__Stated goal__
Everything from the line with "from mathutils import Matrix, Vector" to the end of the data should be restated word for word, and nothing before it.

__Data provided__
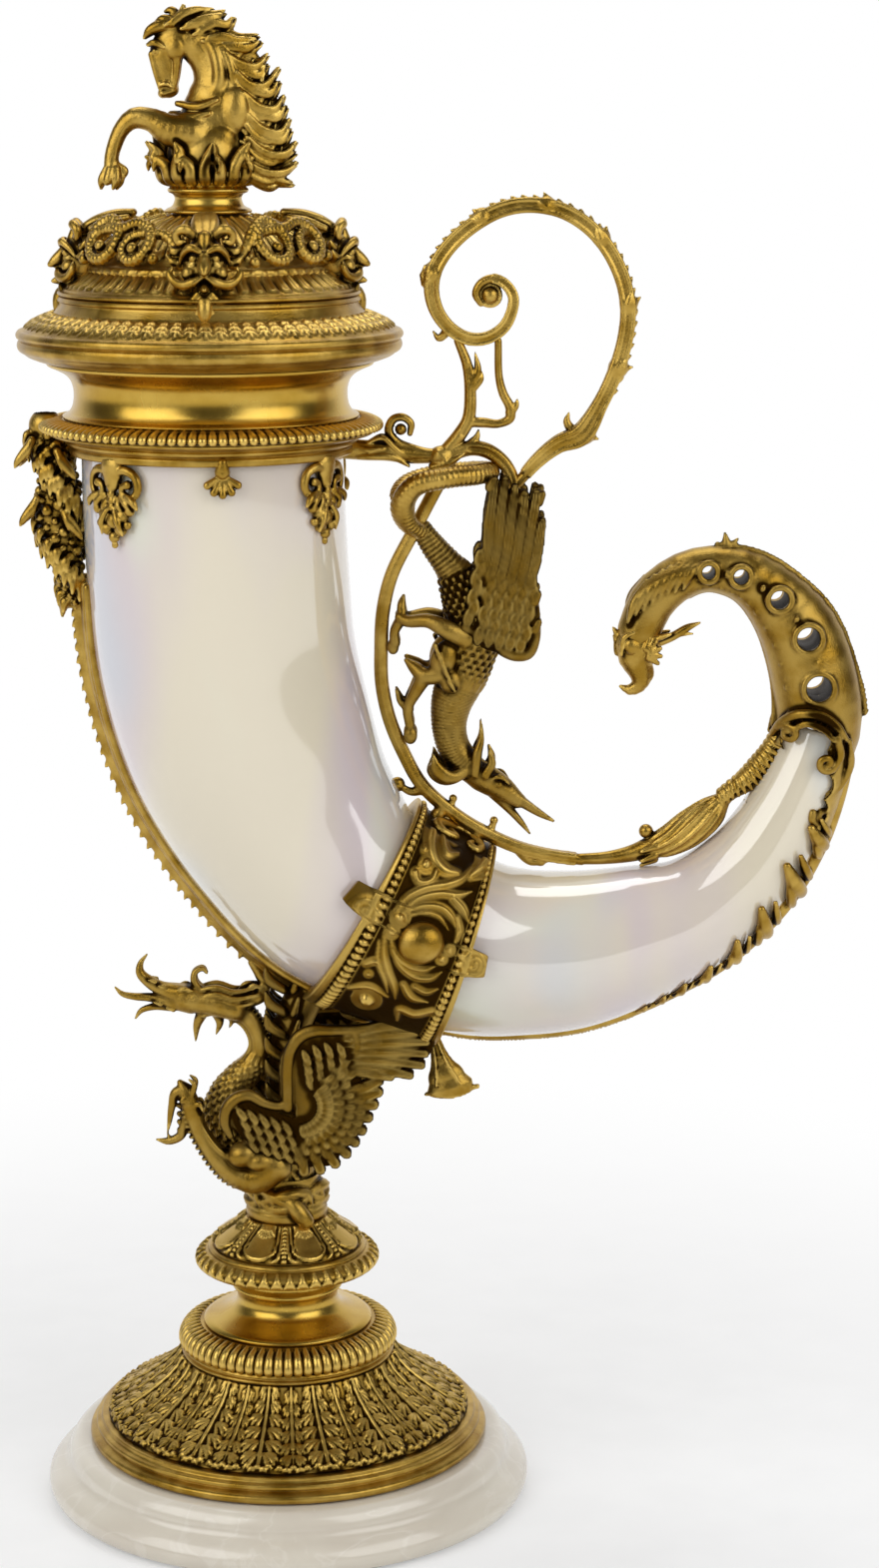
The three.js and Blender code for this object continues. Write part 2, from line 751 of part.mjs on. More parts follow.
function brace(grow = 0) {
  return bars(
    [
      line([[93, 284], [90, 291], [83, 296.4], [75.3, 298], [65.1, 296]], BRACE_R),
      line([[63, 297], [70.2, 305.2], [73, 312], [73, 324.6], [71, 333.1], [68, 342]], [2.6, 2.8, 2.6, 3, 3.6, 3]),
      line([[73.4, 310.3], [82.9, 309.6], [88.4, 310.2], [91, 314], [88.8, 319.6], [86, 326.3], [85.6, 342]], 2.2),
    ],
    { grow },
  );
}

function collarScroll(grow = 0) {
  return bars(
    [
      line([[26, 300], [34, 298.4], [42, 297.4], [50.2, 296.2], [58, 297.2], [64, 298.4]], [4, 3, 2.8, 2.6, 2.6, 2.4]),
      line([[39, 298.5], [42.6, 303.8], [44.4, 309.4], [48.4, 310.6], [50.4, 307.4], [47.8, 305.4]], 1.7),
    ],
    { grow },
  );
}

function handle() {
  place(overKnot, "handle_rod", fitted(rod(), cuffBody(FIT), aroundHorn), GILT);
  place(overKnot, "handle_loop", loop(), GILT);
  place(overKnot, "handle_brace", fitted(brace(), loop(FIT), rod(FIT)), GILT);
  const rings = [mouthRing(band, bandSection, FIT), mouthRing(beads, beadSection, FIT)];
  place(overKnot, "collar_scroll", fitted(collarScroll(), rings, brace(FIT), rod(FIT), aroundHorn), GILT);
}

// The dragon that climbs down the handle
const CLIMBING_WING = [
  [84, 288],
  [94, 287],
  [102, 282],
  [102.4, 265],
  [100.4, 243],
  [101.5, 231],
  [96, 219],
  [84, 222],
  [74, 232],
  [77, 250],
  [81.5, 265],
  [80.7, 280],
];
const CLIMBING_WING_Y = 8.5;

function climber(grow = 0) {
  return bars(
    [
      line(
        [[55.5, 269], [65, 257], [74, 244], [75, 224], [73, 209], [66, 195.5], [66.4, 182], [74, 172], [84, 164.5]],
        [3.4, 7, 10, 10.5, 8.5, 5.5, 5, 5.6, 5.4],
      ),
      line([[82, 170], [95, 161], [108, 151]], [6, 4.6, 1.2]),
      line([[83, 163], [91, 152], [98.5, 145.2]], [3.2, 2.2, 1]),
      line([[75, 173], [78, 183], [79.4, 191]], [3.4, 2.4, 0.8]),
      line([[72, 172], [65, 171], [59.5, 176]], [3, 2, 0.8]),
      line([[72, 230], [59.5, 223], [51, 231], [43.5, 235]], [6, 5, 3, 2.4]),
      line([[70, 214], [55, 214], [50, 201], [52, 188], [48, 183.5]], [5, 4, 2.8, 2.4, 2.2]),
    ],
    { grow },
  );
}

function climberTail(grow = 0) {
  const hoop = [
    [57, 0, 268],
    [50, -8, 274],
    [52, -15, 281],
    [66, -18, 286],
    [79, -11, 289],
    [82, 2, 290],
    [73, 13, 289],
    [59, 14, 287],
    [49, 6, 285],
    [46, -2, 284],
  ];
  return bar(line(hoop, [2.6, 3, 3, 3, 3, 3, 2.8, 2.4, 2, 1.2]), { grow });
}

function climbingDragon() {
  const rodRoom = rod(FIT);
  place(overKnot, "climbing_dragon", fitted(climber(), rodRoom, aroundHorn, cuffBody(FIT)), GILT);
  place(overKnot, "climbing_dragon_tail", fitted(climberTail(), climber(FIT), rodRoom, brace(FIT)), GILT);
  for (const [name, side] of [["front", -1], ["back", 1]]) {
    const wing = leaf(CLIMBING_WING, side * CLIMBING_WING_Y, 3.4);
    const shape = fitted(wing, climber(FIT), climberTail(FIT), rodRoom, loop(FIT), brace(FIT));
    place(overKnot, `climbing_dragon_wing_${name}`, shape, GILT);
  }
}

// The brass mouth of the vase
const [band, beads, neck] = stack(MOUTH_Z - BAND_OVERLAP, [BAND_H, BEAD_H, NECK_H]);
const mouthRing = (level, section, grow = 0) => turned(level, section, { x: MOUTH_X, grow });
const hornMouthR = HORN[0][2];
const ledge = (BAND_OVERLAP + FIT) / BAND_H;
const bandSection = [
  [hornMouthR + 3 * FIT, 0],
  [BAND_R + 0.8, 0],
  [BAND_R + 2, 0.3],
  [BAND_R + 6, 0.7],
  [BAND_R + 7.5, 1],
  [NECK_BORE_R, 1],
  [NECK_BORE_R, ledge],
  [hornMouthR + 3 * FIT, ledge],
];
const beadSection = [
  [NECK_BORE_R, 0],
  [BEAD_R - 1.6, 0],
  [BEAD_R, 0.3],
  [BEAD_R, 0.7],
  [BEAD_R - 1.6, 1],
  [NECK_BORE_R, 1],
];
const neckSection = [
  [NECK_BORE_R, 0],
  [BEAD_R - 4.5, 0],
  [BEAD_R - 6, 0.1],
  [NECK_R + 1.8, 0.28],
  [NECK_R, 0.55],
  [NECK_R + 0.6, 0.82],
  [NECK_TOP_R, 0.94],
  [NECK_TOP_R, 1],
  [NECK_BORE_R, 1],
];

// A drop of scrolls and fruit under the band, at an angle from the front
function pendant(angle, parts) {
  const a = THREE.MathUtils.degToRad(angle);
  const balls = parts.map(([out, z, r]) => {
    const reach = hornMouthR + out;
    return ball([MOUTH_X + reach * Math.sin(a), -reach * Math.cos(a), z], [r, r, r]);
  });
  return fitted(union(balls), aroundHorn, mouthRing(band, bandSection, FIT));
}

const PENDANT_ANGLES = { front_left: -41, front_right: 58, back_left: -139, back_right: 122 };
const SMALL_DROP_ANGLES = [8, 172];

function mouth() {
  const drops = SMALL_DROP_ANGLES.map((angle) => {
    const a = THREE.MathUtils.degToRad(angle);
    const reach = hornMouthR + 1.4;
    return ball([MOUTH_X + reach * Math.sin(a), -reach * Math.cos(a), band.z - 4], [7, 4, 8]);
  });
  const bore = upright(NECK_BORE_R, band.z, band.z + band.height + 1, { x: MOUTH_X, sides: 32 });
  const bandShape = fitted(union(mouthRing(band, bandSection), drops), aroundHorn, bore);
  place(overKnot, "collar_band", bandShape, GILT);
  place(overKnot, "bead_ring", mouthRing(beads, beadSection), GILT);
  place(overKnot, "neck", mouthRing(neck, neckSection), POLISHED);
  for (const [name, angle] of Object.entries(PENDANT_ANGLES)) {
    const parts = [
      [0, band.z - 8.5, 8],
      [0.6, band.z - 20, 6.5],
    ];
    place(overKnot, `pendant_${name}`, pendant(angle, parts), GILT);
  }
}

// The lid, with its finial
const neckTop = neck.z + neck.height;
const [flange, dome, pedestal, horse] = stack(neckTop + FIT, [FLANGE_H, DOME_H, PEDESTAL_H, 64.5]);
const spigotR = NECK_BORE_R - LID_PLAY;
const flangeSection = [
  [spigotR - BRASS_WALL, 0],
  [NECK_TOP_R, 0],
  [LID_R - 4.6, 0.15],
  [LID_R, 0.33],
  [LID_R - 1.6, 0.5],
  [LID_R - 6.6, 0.65],
  [FLANGE_TOP_R + 1.4, 0.76],
  [FLANGE_TOP_R - 0.2, 0.86],
  [FLANGE_TOP_R, 1],
  [FLANGE_TOP_R - BRASS_WALL, 1],
  [FLANGE_TOP_R - BRASS_WALL - 1.2, 0.62],
  [LID_R - 10, 0.33],
  [NECK_TOP_R, 0.2],
  [spigotR - BRASS_WALL, 0.15],
];
const DOME_CEILING = 0.89; // the height of the dome's inside at its middle, as a share of its own
const domeSection = [
  [FLANGE_TOP_R - BRASS_WALL - 1, 0],
  [FLANGE_TOP_R - 0.6, 0],
  [FLANGE_TOP_R - 0.6, 0.07],
  [FLANGE_TOP_R - 4, 0.1],
  [DOME_R - 2, 0.31],
  [DOME_R - 1.6, 0.39],
  [DOME_R - 5, 0.44],
  [DOME_R - 13, 0.72],
  [DOME_R - 25, 0.92],
  [PEDESTAL_R + 3.6, 1],
  [STUD_R + FIT, 1],
  [STUD_R + FIT, DOME_CEILING],
  [STUD_NUT_R + 1, DOME_CEILING],
  [DOME_R - 24, 0.8],
  [DOME_R - 9, 0.48],
  [DOME_R - 3, 0.1],
];
const DOME_LEAVES = { sides: 60, ribs: { from: 6, to: 8, rise: 1.4 } };
const MASK_R = DOME_R + 5;
const MASK_TURN = 2;

function mask(angle) {
  const a = THREE.MathUtils.degToRad(angle);
  const at = (r, z) => [MOUTH_X + r * Math.sin(a), -r * Math.cos(a), dome.z + z];
  return union(ball(at(MASK_R - 2, 11), [9, 9, 13.5]), ball(at(MASK_R + 3.5, 0), [5, 5, 6]));
}

function lid() {
  const onAxis = { x: MOUTH_X };
  place(overKnot, "lid_flange", turned(flange, flangeSection, onAxis), GILT);
  const spigot = { z: neckTop - SPIGOT_H, height: SPIGOT_H };
  const spigotSection = [
    [spigotR - BRASS_WALL, 0],
    [spigotR, 0],
    [spigotR, 1],
    [spigotR - BRASS_WALL, 1],
  ];
  place(overKnot, "locating_ring", turned(spigot, spigotSection, onAxis), GILT);
  const domeShape = { ...onAxis, ...DOME_LEAVES };
  place(overKnot, "lid_dome", turned(dome, domeSection, domeShape), GILT);

  const garland = { z: dome.z + 0.55 * dome.height, height: 16 };
  const garlandR = DOME_R - 10;
  const round = Array.from({ length: 8 }, (_, i) => {
    const a = (2 * Math.PI * i) / 8;
    return [garlandR + 8 * Math.cos(a), 0.5 + 0.5 * Math.sin(a)];
  });
  const domeRoom = turned(dome, domeSection, { ...domeShape, grow: FIT });
  const hollow = upright(DOME_R - 12, dome.z - 1, dome.z + 0.85 * dome.height, { x: MOUTH_X });
  place(overKnot, "snake_garland", fitted(turned(garland, round, onAxis), domeRoom, hollow), GILT);

  const garlandRoom = turned(garland, round, { ...onAxis, grow: FIT });
  const flangeRoom = turned(flange, flangeSection, { ...onAxis, grow: FIT });
  const inside = upright(DOME_R - 4, dome.z - 4, dome.z + 0.4 * dome.height, { x: MOUTH_X });
  for (const [name, angle] of [["front", 0], ["right", 90], ["back", 180], ["left", 270]]) {
    const shape = fitted(mask(angle + MASK_TURN), domeRoom, garlandRoom, flangeRoom, inside);
    place(overKnot, `mask_${name}`, shape, GILT);
  }

  const studBore = STUD_R + FIT;
  const pedestalSection = [
    [studBore, 0],
    [PEDESTAL_R + 3.6, 0],
    [PEDESTAL_R + 3, 0.16],
    [PEDESTAL_R, 0.34],
    [PEDESTAL_R, 0.62],
    [PEDESTAL_R + 1.7, 0.78],
    [PEDESTAL_R + 1.7, 1],
    [studBore, 1],
  ];
  place(overKnot, "pedestal", turned(pedestal, pedestalSection, { ...onAxis, sides: 20 }), POLISHED);
  const nutTop = dome.z + DOME_CEILING * dome.height - FIT;
  const hexHole = studBore / Math.cos(Math.PI / 6);
  const nutSection = [
    [hexHole, 0],
    [STUD_NUT_R, 0],
    [STUD_NUT_R, 1],
    [hexHole, 1],
  ];
  const nutAt = { z: nutTop - STUD_NUT_H, height: STUD_NUT_H };
  place(overKnot, "finial_nut", turned(nutAt, nutSection, { ...onAxis, sides: 6 }), STEEL);
  const studTop = horse.z + 14;
  place(overKnot, "finial_stud", upright(STUD_R, nutAt.z, studTop, { ...onAxis, sides: 10 }), STEEL);
  const socket = upright(studBore, horse.z - 1, studTop + FIT, { ...onAxis, sides: 12 });
  place(overKnot, "horse_finial", fitted(horseBust(), socket), GILT);
}

// A rearing horse's bust in a cup of leaves: x is from the lid's axis, z is from the cup's foot
function horseBust() {
  const at = (points) => points.map(([x, y, z]) => [MOUTH_X + x, y, horse.z + z]);
  const limb = (points, radii) => bar(line(at(points), radii));
  const cup = turned({ z: horse.z, height: 10 }, [[0, 0], [11, 0], [15, 0.5], [17, 1], [0, 1]], {
    x: MOUTH_X,
    sides: 16,
  });
  const mane = [
    [-17, 58],
    [-10, 64],
    [3, 63],
    [14, 57],
    [23, 48],
    [29, 37],
    [31, 25],
    [34, 12],
    [30, 0.4],
    [16, 1],
    [10, 22],
    [9, 42],
    [0, 52],
  ].map(([x, z]) => [MOUTH_X + x, horse.z + z]);
  return union(
    cup,
    limb([[0, 0, 4], [1, 0, 17], [2, 0, 29], [3, 0, 40], [-4, 0, 51], [-13, 0, 56]], [14, 14, 13, 10, 8, 6.4]),
    limb([[-13, 0, 56], [-19, 0, 47], [-17, 0, 38], [-15, 0, 33]], [6.6, 6, 4.4, 3.8]),
    limb([[-6, -6, 20], [-20, -7, 25.5], [-27, -7, 27], [-34, -7, 17], [-39, -7, 7], [-39.5, -7, -1]], [6, 4.4, 3.2, 2.2, 2, 2.8]),
    limb([[-6, 6, 20], [-19, 7, 19], [-24, 7, 13], [-18, 7, 8]], [5.5, 4.2, 2.8, 2.4]),
    leaf(mane, 0, 9),
  );
}

turnedFoot();
horn();
cuff();
curl();
leafStrips();
dragons();
handle();
climbingDragon();
mouth();
lid();

export default group;
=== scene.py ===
"""Looks of the cornucopia vase: cast and gilded mounts with their relief, the pearly porcelain horn,
the plinth, and the studio they are photographed in. Sculpture is written in millimetres."""

import bpy
import numpy as np
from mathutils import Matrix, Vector


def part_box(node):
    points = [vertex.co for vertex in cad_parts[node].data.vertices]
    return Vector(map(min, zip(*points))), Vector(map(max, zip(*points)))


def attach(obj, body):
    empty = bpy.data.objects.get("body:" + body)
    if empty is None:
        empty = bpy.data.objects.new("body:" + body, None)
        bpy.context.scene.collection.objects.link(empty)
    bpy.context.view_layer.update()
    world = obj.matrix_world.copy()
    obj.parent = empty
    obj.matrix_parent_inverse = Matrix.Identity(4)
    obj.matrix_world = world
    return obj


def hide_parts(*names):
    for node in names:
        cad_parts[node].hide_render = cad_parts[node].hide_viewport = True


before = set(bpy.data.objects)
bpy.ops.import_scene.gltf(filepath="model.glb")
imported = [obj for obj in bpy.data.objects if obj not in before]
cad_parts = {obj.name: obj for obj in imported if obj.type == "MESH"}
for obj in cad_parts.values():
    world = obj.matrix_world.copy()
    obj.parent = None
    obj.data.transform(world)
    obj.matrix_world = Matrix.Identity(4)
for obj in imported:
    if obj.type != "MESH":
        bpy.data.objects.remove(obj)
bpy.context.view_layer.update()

MM = 0.001
TAU = 2 * np.pi
KNOT_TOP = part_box("tail_knot")[1].z / MM  # heights of all that stands over the knot count from here
MOUTH_X = -26.5  # the upright axis of mouth and lid
MOUTH_BORE = 49.2  # inside radius of the brass mouth
ROD_BORE = 4.8  # radius of the hole for the tie rod, through the foot
STUD_BORE = 3.2  # radius of the hole for the finial's stud


# Lines through points, as the part's source draws them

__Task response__
from mathutils import Matrix, Vector


def part_box(node):
    points = [vertex.co for vertex in cad_parts[node].data.vertices]
    return Vector(map(min, zip(*points))), Vector(map(max, zip(*points)))


def attach(obj, body):
    empty = bpy.data.objects.get("body:" + body)
    if empty is None:
        empty = bpy.data.objects.new("body:" + body, None)
        bpy.context.scene.collection.objects.link(empty)
    bpy.context.view_layer.update()
    world = obj.matrix_world.copy()
    obj.parent = empty
    obj.matrix_parent_inverse = Matrix.Identity(4)
    obj.matrix_world = world
    return obj


def hide_parts(*names):
    for node in names:
        cad_parts[node].hide_render = cad_parts[node].hide_viewport = True


before = set(bpy.data.objects)
bpy.ops.import_scene.gltf(filepath="model.glb")
imported = [obj for obj in bpy.data.objects if obj not in before]
cad_parts = {obj.name: obj for obj in imported if obj.type == "MESH"}
for obj in cad_parts.values():
    world = obj.matrix_world.copy()
    obj.parent = None
    obj.data.transform(world)
    obj.matrix_world = Matrix.Identity(4)
for obj in imported:
    if obj.type != "MESH":
        bpy.data.objects.remove(obj)
bpy.context.view_layer.update()

MM = 0.001
TAU = 2 * np.pi
KNOT_TOP = part_box("tail_knot")[1].z / MM  # heights of all that stands over the knot count from here
MOUTH_X = -26.5  # the upright axis of mouth and lid
MOUTH_BORE = 49.2  # inside radius of the brass mouth
ROD_BORE = 4.8  # radius of the hole for the tie rod, through the foot
STUD_BORE = 3.2  # radius of the hole for the finial's stud


# Lines through points, as the part's source draws them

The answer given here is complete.